Certes, l’intelligence du réseau ne suffira pas à régler les multiples problèmes posés par le développement particulièrement néfaste du chauffage électrique qui alourdit les factures, oblige à utiliser des centrales particulièrement polluantes et importer à prix d’or de l’électricité. Mais à l’heure où les périodes de grand froid font craindre un black-out, il est crucial d’améliorer la gestion des pointes de consommation. L’expérience de la Ville de Paris confirme que les collectivités doivent impérativement regarder de près leurs contrats et surveiller les pratiques du distributeur. Et ce d’autant plus que dans les années qui viennent, de nombreux contrats de concession vont être renouvelés, c’est notamment le cas du Sipperec (syndicat d’électrification de la périphérie de Paris) avec qui j’entends bien poursuivre une collaboration étroite.

Le vote à l’unanimité de la délibération que j’ai présentée ne garantit pas à lui tout seul que tout roulera dorénavant sur des roulettes.

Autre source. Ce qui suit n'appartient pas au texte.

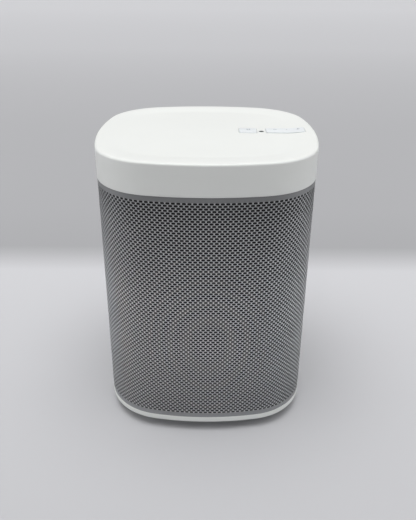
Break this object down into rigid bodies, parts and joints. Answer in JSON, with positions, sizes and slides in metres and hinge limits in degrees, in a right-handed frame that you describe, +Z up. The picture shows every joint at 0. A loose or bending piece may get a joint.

L’expérience me permet de savoir qu’avec des interlocuteurs comme Erdf seules une attention continue, une bonne connaissance des dossiers – et parfois le rapport de force ! – permettent d’éviter que les accords d’un jour deviennent lettre morte le lendemain (un adage que beaucoup de négociateurs à Copenhague connaissent visiblement déjà !).

Pour autant, ce vote constitue un pas supplémentaire vers la création d’un service public local de l’énergie, qui s’affirme déjà dans la production (les renouvelables), la consommation (maîtrise de l’énergie dans le bâti, l’éclairage, etc.) et dorénavant dans la distribution. Un outil indispensable pour mettre en oeuvre demain l’éventuel accord de Copenhague.